The “endgame of communist rule has begun", a coup cannot be excluded
Beijing (AsiaNews) – The end game for "communist rule has now begun,” writes David Shambaugh, one of the world’s foremost China experts. In his view, the rot “has progressed further than many think.”
In an op-ed two weeks ago in The Wall Street Journal with the headline ‘The Coming Chinese Crack-up’, Shambaugh labelled the nation's political system "badly broken".
Since he took office, the George Washington University professor noted, “Mr. Xi has greatly intensified the political repression that has blanketed China since 2009”. Such a crackdown “is meant to be the opposite of Mr.

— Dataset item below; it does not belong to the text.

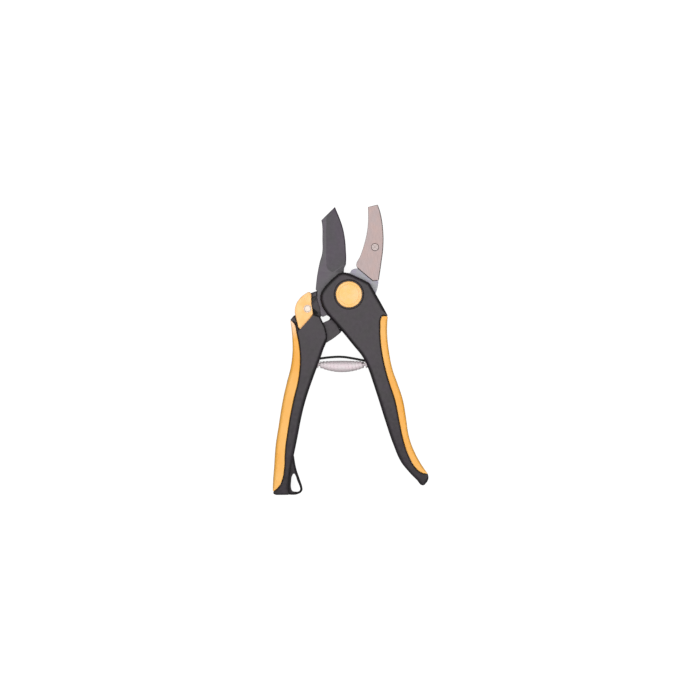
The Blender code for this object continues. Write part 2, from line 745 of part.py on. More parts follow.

Gorbachev’s perestroika and glasnost”; yet, “I wouldn’t rule out the possibility that Mr. Xi will be deposed in a power struggle or coup d’état.”
According to Shambaugh, the leadership is well aware of this, and, by cracking down on dissent and corruption, President Xi Jinping hopes to avoid the dissolution of the Communist Party. Yet, his "despotism is severely stressing China's system and society, [. . .] bringing it closer to a breaking point".
The regime’s demise will likely "be protracted, messy and violent", and Xi could be deposed in a power struggle or coup.
When someone like Shambaugh “comes up with a prognosis of the [party's] 'crack-up', people pay attention," said Dali Yang, faculty director of the University of Chicago's Centre in Beijing.
Kerry Brown, the director of the China Studies Centre at the University of Sydney, agrees.
"Shambaugh is a widely respected and deeply experienced expert on China, and so his views deserve to be taken very seriously," Brown said.
This is even more significant since, his views have changed over time. Seven years ago, in his highly regarded book China's Communist Party: Atrophy and Adaptation, he noted the party's potential to overcome or contain its problems, such as corruption and eroded authority, through learning and adaptability.
The current government had instead turned towards harsh repression and abandoned the proactive political reforms endorsed by former president Jiang Zemin, Shambaugh told The New York Times to explain why his views had shifted.
For him, “Until and unless China relaxes its draconian political controls, it will never become an innovative society and a ‘knowledge economy’.”
Still, "Even Shambaugh admits that prediction is risky,” said Xiaoyu Pu, a professor of political science at the University of Nevada, Reno.
But “Beijing,” Pu said, “should wisely view Shambaugh's analysis not as yet another American conspiracy, but as 'good and bitter medicine' for China's future".